Bigger yield is not always better
There is a trade-off that gets missed in a lot of sprouting advice. A larger batch is only better if you can use it while it is fresh.
If you live alone or only add sprouts occasionally, chasing maximum output may create waste. In that case, the better goal is a right-sized batch that fits your weekly meals. If you cook for a family, prep lunches in advance, or use sprouts daily, higher-capacity production makes more sense.
This is where routine matters more than one impressive harvest photo. The most useful setup is the one that gives you enough sprouts often enough, with so little effort that you actually keep using it. Consistency wins over occasional excess.
Yield is really about trust
When people ask about sprout yield per batch, they are often asking a broader question: can I trust this process to produce food regularly without becoming another chore?

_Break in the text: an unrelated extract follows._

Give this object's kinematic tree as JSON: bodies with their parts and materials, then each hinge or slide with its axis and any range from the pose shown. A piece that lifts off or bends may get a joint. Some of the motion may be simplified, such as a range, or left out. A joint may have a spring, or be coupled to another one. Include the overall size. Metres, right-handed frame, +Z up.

That is the real standard. Not just how much one batch weighs, but whether the system makes fresh sprout production easy enough to repeat week after week. A high-yield method that demands constant attention usually breaks down. A reliable method that runs with minimal effort tends to become part of everyday life.
That is why the strongest home sprouting systems are built around consistency, hygiene, and automation rather than novelty. You set it up, let it run, and harvest when ready. No daily rinsing. No moldy jars. No guessing whether this batch will work out.
If you want better yield, start by choosing a process you can actually stick with. The harvest gets better when the routine gets easier.